Exercise >>
Quote the listing below word for word, stopping after the line that contains "as its middle.".
START
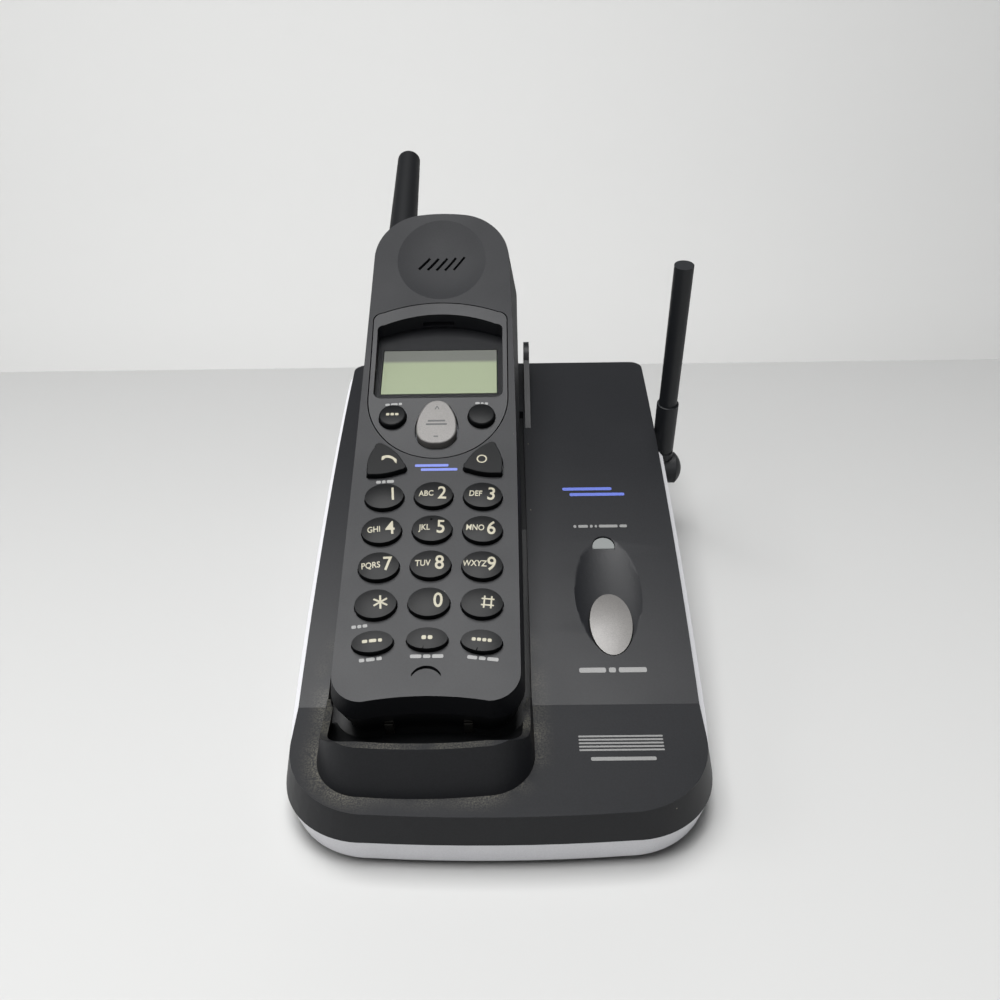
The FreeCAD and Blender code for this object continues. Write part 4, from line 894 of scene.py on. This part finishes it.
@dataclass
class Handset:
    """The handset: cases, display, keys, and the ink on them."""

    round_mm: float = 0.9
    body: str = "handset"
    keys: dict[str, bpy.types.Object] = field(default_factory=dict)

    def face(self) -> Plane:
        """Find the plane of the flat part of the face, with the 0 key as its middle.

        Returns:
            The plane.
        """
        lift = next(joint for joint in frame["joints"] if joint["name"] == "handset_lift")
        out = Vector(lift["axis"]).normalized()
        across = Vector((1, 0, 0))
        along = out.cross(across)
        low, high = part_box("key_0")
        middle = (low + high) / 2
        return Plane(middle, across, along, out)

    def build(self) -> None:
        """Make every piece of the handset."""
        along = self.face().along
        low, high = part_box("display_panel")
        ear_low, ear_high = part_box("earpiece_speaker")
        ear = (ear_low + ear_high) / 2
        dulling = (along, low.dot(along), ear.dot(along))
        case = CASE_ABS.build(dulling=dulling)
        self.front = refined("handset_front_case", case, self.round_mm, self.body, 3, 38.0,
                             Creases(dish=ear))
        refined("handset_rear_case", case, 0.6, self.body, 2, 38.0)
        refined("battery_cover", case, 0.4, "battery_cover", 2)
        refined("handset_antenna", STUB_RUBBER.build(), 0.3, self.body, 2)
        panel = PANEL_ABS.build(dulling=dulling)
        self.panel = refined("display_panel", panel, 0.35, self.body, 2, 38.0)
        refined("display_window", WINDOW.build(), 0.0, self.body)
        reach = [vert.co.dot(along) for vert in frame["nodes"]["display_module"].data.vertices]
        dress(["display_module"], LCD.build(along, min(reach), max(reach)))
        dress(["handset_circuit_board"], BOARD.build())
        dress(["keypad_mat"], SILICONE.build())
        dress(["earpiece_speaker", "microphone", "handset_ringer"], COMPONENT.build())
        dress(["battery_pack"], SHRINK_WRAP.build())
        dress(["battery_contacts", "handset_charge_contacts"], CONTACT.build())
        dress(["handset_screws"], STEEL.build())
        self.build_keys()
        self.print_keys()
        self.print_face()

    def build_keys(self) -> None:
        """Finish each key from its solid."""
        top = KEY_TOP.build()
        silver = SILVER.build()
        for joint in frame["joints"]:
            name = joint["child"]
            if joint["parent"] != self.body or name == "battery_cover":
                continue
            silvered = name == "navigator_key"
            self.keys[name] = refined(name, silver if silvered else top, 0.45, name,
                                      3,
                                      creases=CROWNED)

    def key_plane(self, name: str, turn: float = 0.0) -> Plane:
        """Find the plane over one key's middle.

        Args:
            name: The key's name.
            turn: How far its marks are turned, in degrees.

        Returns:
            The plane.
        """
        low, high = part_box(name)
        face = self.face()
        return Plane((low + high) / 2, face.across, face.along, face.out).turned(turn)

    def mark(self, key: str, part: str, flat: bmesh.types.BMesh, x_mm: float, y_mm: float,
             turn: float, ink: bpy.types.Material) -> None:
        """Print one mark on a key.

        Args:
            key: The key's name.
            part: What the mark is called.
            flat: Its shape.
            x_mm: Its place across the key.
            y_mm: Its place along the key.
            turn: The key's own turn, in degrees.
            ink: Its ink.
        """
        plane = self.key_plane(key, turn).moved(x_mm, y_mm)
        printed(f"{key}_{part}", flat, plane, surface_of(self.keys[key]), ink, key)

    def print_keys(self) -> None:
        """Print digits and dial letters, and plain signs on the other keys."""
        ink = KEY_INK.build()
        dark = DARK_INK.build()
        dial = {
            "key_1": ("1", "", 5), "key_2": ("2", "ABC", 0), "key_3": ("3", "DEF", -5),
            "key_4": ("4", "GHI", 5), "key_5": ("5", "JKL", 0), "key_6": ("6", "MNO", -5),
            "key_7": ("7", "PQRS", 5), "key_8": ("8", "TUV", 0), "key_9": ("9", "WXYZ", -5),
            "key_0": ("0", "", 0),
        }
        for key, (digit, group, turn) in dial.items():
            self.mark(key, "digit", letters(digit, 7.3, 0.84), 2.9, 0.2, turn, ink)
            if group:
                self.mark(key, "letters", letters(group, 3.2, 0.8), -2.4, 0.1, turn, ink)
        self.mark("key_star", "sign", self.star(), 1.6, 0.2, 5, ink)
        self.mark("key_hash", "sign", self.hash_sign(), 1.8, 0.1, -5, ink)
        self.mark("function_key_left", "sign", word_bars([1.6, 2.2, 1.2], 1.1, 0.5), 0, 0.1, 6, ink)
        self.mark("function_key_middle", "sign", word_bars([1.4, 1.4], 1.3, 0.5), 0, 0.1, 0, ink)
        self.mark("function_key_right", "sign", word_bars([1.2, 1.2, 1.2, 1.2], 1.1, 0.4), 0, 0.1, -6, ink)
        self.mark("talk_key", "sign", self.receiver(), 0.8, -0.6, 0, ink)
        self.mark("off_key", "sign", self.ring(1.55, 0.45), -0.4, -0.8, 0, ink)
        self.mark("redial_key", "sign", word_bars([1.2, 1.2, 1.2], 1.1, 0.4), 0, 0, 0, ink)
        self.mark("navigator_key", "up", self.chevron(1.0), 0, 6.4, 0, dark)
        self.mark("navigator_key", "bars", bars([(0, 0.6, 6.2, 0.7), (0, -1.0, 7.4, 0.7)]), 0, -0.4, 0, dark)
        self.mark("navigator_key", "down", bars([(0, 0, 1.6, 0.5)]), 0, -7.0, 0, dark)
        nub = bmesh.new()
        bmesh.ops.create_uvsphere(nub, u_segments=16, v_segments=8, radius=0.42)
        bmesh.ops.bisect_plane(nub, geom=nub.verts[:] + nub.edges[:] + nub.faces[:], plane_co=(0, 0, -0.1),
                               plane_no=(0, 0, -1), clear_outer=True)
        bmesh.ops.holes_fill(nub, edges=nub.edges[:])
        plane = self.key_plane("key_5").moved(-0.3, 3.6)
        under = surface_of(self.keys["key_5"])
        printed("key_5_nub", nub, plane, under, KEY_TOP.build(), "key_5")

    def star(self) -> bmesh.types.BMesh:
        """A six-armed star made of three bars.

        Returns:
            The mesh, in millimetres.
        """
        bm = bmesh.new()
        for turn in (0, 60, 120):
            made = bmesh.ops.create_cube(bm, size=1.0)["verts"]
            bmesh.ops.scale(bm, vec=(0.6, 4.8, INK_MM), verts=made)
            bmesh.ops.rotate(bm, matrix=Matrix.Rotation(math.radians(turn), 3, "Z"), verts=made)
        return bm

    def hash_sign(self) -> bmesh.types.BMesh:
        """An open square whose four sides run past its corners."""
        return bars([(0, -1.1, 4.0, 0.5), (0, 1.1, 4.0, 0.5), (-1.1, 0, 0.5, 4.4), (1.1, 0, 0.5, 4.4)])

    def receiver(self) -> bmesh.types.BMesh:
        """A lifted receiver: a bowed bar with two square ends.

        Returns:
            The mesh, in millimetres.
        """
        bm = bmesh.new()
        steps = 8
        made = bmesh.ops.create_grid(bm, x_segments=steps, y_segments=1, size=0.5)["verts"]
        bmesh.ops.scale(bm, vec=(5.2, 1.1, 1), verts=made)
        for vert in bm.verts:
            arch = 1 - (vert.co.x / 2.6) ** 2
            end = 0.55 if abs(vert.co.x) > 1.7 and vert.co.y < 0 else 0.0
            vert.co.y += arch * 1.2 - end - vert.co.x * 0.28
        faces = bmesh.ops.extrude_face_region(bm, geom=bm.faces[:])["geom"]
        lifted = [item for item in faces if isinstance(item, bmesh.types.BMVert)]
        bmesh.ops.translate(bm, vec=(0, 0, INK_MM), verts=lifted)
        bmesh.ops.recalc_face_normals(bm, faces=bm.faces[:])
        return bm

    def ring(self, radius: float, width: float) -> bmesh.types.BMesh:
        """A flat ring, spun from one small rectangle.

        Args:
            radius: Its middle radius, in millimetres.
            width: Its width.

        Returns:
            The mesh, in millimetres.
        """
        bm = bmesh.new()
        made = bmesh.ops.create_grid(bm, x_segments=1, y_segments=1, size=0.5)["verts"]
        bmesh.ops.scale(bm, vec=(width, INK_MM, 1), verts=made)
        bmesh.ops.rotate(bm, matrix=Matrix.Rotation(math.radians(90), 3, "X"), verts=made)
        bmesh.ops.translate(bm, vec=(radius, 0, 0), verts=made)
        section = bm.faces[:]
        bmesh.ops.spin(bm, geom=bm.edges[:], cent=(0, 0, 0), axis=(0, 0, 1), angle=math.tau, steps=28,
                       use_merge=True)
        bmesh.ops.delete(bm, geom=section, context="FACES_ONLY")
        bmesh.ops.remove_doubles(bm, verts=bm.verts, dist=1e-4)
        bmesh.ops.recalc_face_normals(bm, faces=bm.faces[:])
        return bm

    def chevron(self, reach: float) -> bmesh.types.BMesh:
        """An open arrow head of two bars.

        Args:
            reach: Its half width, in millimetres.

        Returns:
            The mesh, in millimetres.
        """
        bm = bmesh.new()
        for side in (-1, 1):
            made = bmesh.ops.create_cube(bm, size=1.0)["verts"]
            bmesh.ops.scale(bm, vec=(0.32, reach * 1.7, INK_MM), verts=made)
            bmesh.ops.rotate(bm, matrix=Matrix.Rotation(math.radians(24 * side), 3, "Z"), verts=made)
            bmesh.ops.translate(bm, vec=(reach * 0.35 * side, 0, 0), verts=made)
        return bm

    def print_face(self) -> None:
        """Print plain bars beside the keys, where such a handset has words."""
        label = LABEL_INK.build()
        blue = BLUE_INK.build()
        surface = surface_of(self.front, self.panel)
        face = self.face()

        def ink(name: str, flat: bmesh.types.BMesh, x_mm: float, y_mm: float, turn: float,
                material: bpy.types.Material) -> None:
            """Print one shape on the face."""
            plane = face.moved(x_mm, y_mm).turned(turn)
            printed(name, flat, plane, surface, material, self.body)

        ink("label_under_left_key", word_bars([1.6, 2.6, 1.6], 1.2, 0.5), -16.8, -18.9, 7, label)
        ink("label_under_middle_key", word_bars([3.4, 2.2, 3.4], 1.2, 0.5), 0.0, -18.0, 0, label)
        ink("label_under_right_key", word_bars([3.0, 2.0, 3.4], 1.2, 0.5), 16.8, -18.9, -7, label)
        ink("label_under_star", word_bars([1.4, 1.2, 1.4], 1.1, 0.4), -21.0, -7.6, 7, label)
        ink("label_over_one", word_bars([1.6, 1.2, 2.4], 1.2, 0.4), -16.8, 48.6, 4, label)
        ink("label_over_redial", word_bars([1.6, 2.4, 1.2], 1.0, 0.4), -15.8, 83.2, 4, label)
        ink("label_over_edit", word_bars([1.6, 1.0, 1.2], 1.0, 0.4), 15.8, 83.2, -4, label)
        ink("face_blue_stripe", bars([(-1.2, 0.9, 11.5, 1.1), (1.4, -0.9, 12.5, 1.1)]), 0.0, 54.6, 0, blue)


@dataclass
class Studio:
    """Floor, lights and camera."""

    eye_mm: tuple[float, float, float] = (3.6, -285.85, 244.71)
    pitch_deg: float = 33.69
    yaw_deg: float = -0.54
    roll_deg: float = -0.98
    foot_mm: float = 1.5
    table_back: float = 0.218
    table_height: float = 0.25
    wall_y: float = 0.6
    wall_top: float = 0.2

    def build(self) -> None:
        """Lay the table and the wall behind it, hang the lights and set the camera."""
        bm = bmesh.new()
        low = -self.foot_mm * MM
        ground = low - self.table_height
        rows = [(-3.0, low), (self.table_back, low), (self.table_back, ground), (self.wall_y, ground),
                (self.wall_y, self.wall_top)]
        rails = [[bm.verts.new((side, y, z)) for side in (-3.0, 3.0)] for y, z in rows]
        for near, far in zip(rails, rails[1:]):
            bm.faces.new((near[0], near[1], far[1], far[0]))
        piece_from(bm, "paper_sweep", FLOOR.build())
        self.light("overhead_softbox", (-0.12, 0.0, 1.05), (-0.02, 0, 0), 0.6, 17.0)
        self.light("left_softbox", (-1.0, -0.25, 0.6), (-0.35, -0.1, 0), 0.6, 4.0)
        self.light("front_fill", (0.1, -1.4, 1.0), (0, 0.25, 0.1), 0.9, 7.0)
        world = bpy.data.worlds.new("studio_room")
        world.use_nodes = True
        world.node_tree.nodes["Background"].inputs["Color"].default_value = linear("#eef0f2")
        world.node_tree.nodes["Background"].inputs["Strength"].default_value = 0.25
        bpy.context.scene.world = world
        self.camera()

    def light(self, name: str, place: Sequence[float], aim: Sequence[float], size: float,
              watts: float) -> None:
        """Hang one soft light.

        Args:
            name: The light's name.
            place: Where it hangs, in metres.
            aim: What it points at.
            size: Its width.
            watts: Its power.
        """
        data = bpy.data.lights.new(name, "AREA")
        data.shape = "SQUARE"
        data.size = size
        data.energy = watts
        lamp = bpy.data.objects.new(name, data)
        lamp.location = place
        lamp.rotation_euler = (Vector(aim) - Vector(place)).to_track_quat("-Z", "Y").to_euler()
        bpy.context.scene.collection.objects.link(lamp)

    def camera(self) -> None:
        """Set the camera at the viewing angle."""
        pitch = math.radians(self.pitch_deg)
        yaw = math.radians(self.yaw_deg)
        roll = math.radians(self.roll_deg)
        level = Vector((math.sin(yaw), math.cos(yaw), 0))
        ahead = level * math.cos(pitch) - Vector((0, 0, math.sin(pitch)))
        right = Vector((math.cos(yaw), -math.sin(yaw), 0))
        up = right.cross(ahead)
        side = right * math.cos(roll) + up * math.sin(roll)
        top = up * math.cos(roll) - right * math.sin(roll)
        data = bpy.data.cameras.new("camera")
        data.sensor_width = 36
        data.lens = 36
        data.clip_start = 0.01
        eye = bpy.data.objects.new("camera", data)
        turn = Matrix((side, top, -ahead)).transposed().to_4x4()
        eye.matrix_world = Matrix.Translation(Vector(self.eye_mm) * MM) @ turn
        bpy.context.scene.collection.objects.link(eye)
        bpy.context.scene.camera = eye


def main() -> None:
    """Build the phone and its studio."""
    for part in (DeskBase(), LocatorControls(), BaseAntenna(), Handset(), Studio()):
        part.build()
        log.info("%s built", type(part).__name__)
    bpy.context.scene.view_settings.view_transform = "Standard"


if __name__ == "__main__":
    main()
END
Output >>
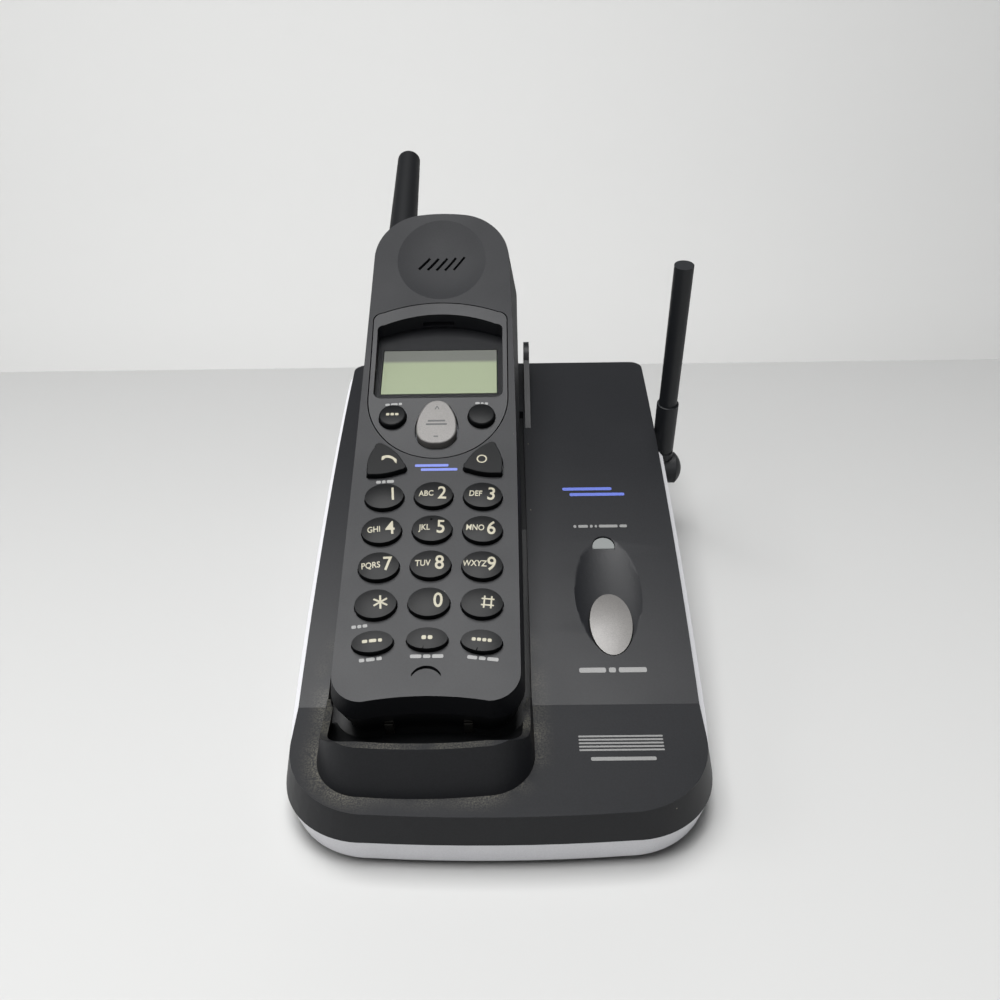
The FreeCAD and Blender code for this object continues. Write part 4, from line 894 of scene.py on. This part finishes it.
@dataclass
class Handset:
    """The handset: cases, display, keys, and the ink on them."""

    round_mm: float = 0.9
    body: str = "handset"
    keys: dict[str, bpy.types.Object] = field(default_factory=dict)

    def face(self) -> Plane:
        """Find the plane of the flat part of the face, with the 0 key as its middle.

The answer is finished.